▶ **Written exercise**
Below is a set of records; print all of them exactly as written.

▶ **Extracted entries**
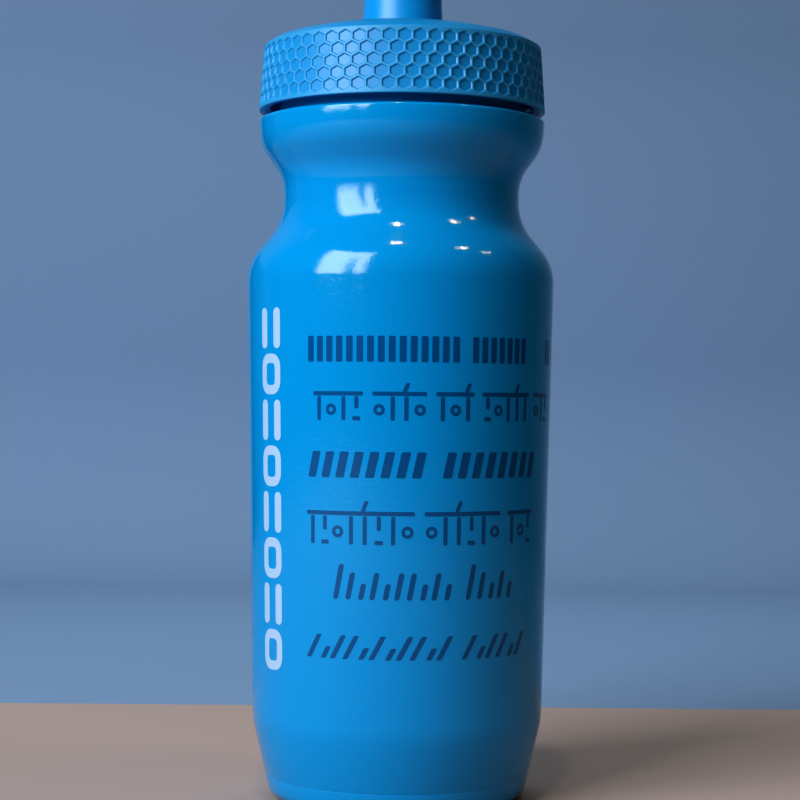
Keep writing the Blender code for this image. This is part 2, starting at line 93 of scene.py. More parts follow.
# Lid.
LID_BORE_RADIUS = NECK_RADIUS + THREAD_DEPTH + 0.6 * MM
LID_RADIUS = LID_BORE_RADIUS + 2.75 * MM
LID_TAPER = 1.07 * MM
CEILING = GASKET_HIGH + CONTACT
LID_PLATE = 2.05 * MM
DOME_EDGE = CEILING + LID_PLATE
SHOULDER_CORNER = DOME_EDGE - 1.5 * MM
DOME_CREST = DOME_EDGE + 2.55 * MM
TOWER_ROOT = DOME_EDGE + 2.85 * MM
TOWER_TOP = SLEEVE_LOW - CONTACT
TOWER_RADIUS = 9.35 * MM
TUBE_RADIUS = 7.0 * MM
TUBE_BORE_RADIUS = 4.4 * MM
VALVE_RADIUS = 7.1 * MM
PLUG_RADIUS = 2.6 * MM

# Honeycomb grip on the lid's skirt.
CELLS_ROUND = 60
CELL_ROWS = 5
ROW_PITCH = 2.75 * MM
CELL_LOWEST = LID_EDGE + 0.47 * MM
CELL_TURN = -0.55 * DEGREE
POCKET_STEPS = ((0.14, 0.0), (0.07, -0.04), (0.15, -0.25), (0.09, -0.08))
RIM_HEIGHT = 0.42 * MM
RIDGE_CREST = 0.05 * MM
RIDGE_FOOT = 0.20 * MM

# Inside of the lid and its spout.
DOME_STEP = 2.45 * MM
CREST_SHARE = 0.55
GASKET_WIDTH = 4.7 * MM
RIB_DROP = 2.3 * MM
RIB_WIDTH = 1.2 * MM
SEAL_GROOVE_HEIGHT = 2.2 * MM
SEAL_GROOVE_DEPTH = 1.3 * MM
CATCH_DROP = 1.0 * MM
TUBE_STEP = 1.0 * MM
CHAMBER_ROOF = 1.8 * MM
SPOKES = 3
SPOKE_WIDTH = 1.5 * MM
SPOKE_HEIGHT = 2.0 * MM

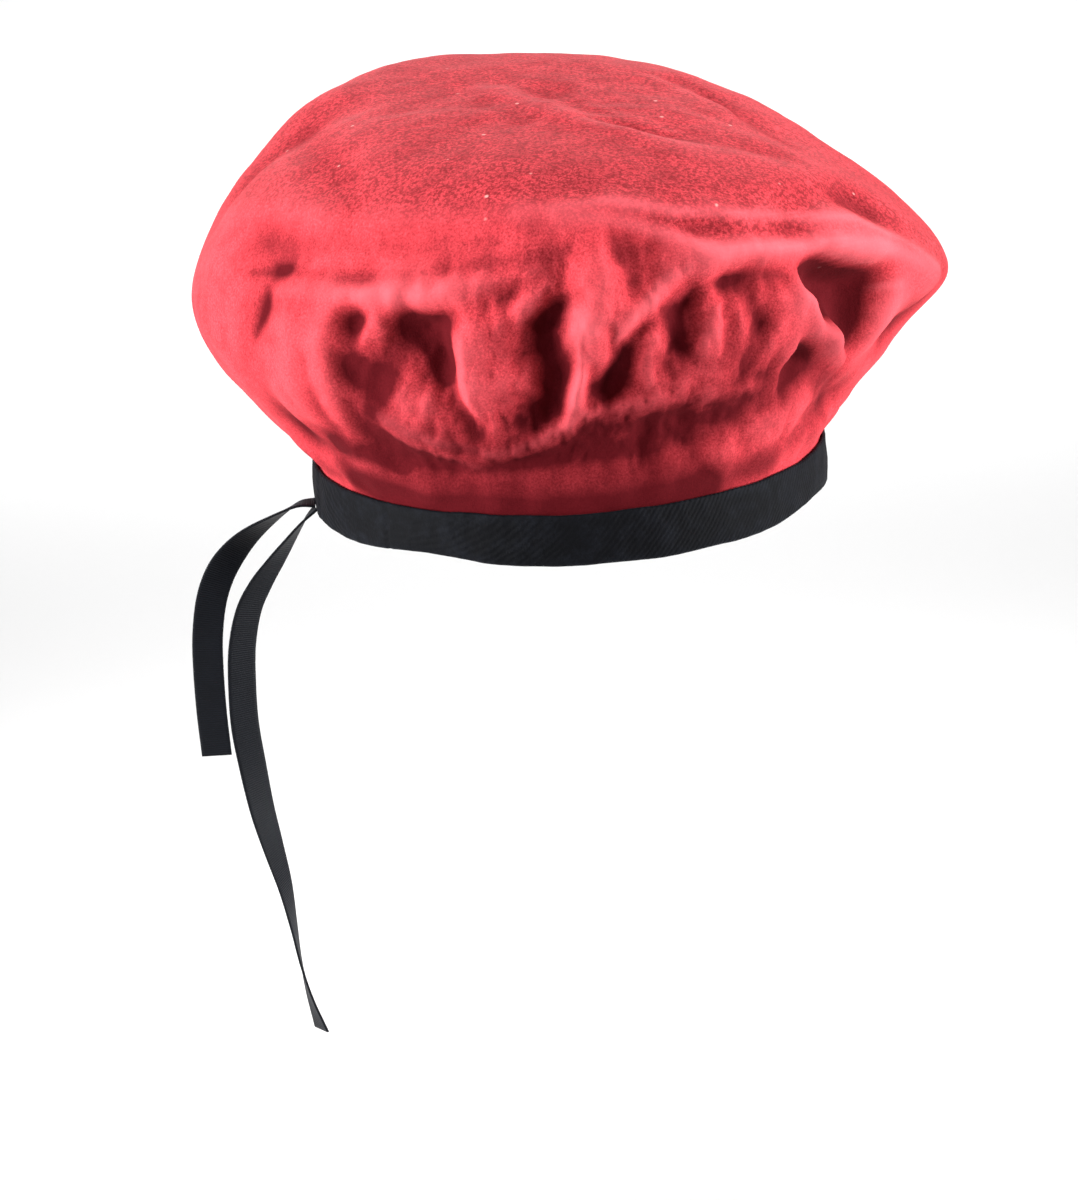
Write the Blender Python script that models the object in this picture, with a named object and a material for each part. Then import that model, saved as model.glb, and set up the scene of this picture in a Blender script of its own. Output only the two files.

▶ **Correct result**
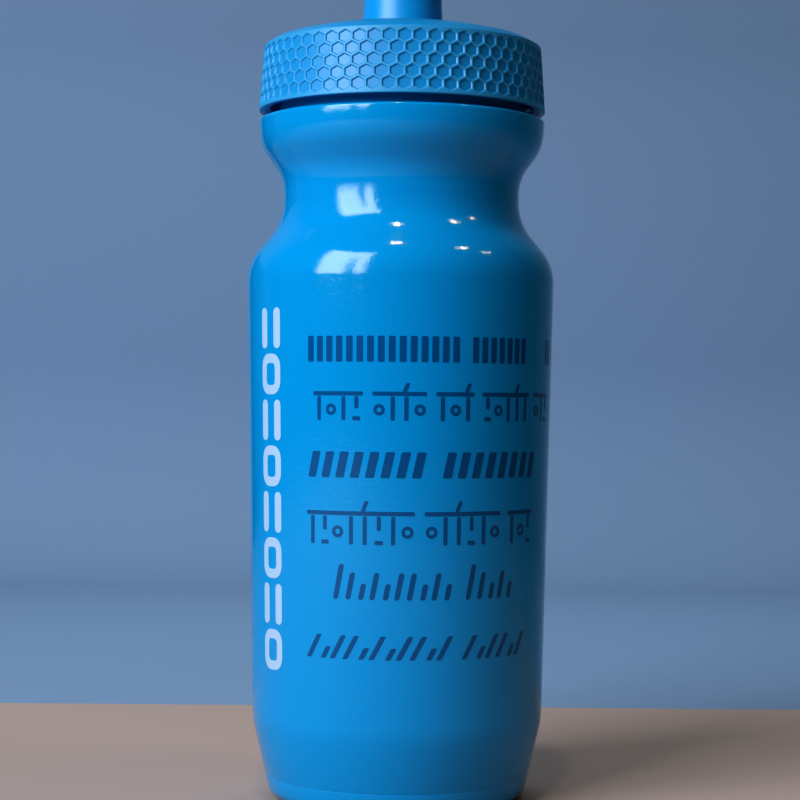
Keep writing the Blender code for this image. This is part 2, starting at line 93 of scene.py. More parts follow.
# Lid.
LID_BORE_RADIUS = NECK_RADIUS + THREAD_DEPTH + 0.6 * MM
LID_RADIUS = LID_BORE_RADIUS + 2.75 * MM
LID_TAPER = 1.07 * MM
CEILING = GASKET_HIGH + CONTACT
LID_PLATE = 2.05 * MM
DOME_EDGE = CEILING + LID_PLATE
SHOULDER_CORNER = DOME_EDGE - 1.5 * MM
DOME_CREST = DOME_EDGE + 2.55 * MM
TOWER_ROOT = DOME_EDGE + 2.85 * MM
TOWER_TOP = SLEEVE_LOW - CONTACT
TOWER_RADIUS = 9.35 * MM
TUBE_RADIUS = 7.0 * MM
TUBE_BORE_RADIUS = 4.4 * MM
VALVE_RADIUS = 7.1 * MM
PLUG_RADIUS = 2.6 * MM

# Honeycomb grip on the lid's skirt.
CELLS_ROUND = 60
CELL_ROWS = 5
ROW_PITCH = 2.75 * MM
CELL_LOWEST = LID_EDGE + 0.47 * MM
CELL_TURN = -0.55 * DEGREE
POCKET_STEPS = ((0.14, 0.0), (0.07, -0.04), (0.15, -0.25), (0.09, -0.08))
RIM_HEIGHT = 0.42 * MM
RIDGE_CREST = 0.05 * MM
RIDGE_FOOT = 0.20 * MM

# Inside of the lid and its spout.
DOME_STEP = 2.45 * MM
CREST_SHARE = 0.55
GASKET_WIDTH = 4.7 * MM
RIB_DROP = 2.3 * MM
RIB_WIDTH = 1.2 * MM
SEAL_GROOVE_HEIGHT = 2.2 * MM
SEAL_GROOVE_DEPTH = 1.3 * MM
CATCH_DROP = 1.0 * MM
TUBE_STEP = 1.0 * MM
CHAMBER_ROOF = 1.8 * MM
SPOKES = 3
SPOKE_WIDTH = 1.5 * MM
SPOKE_HEIGHT = 2.0 * MM

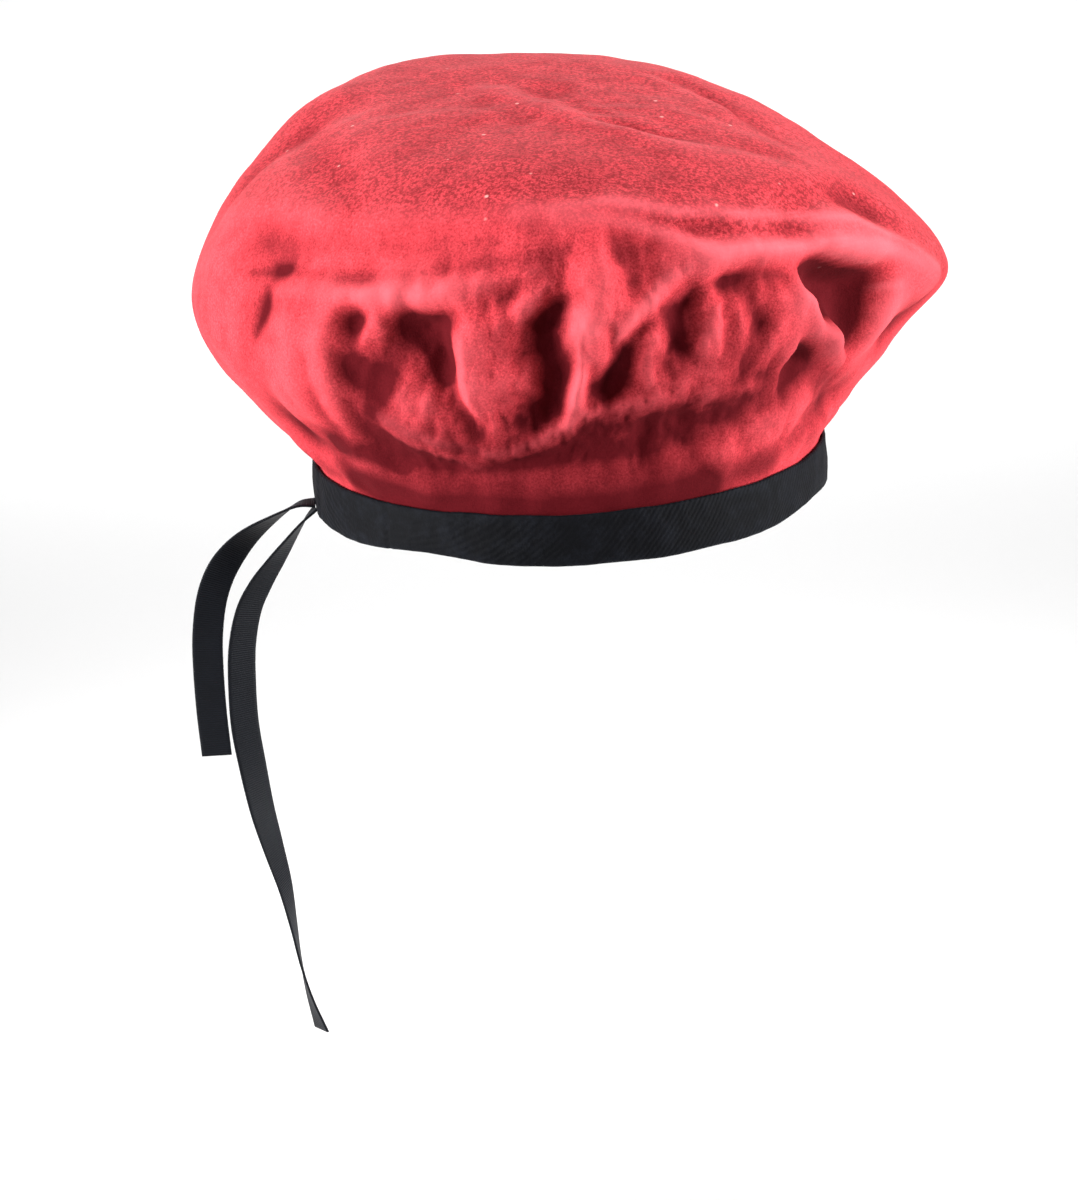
Write the Blender Python script that models the object in this picture, with a named object and a material for each part. Then import that model, saved as model.glb, and set up the scene of this picture in a Blender script of its own. Output only the two files.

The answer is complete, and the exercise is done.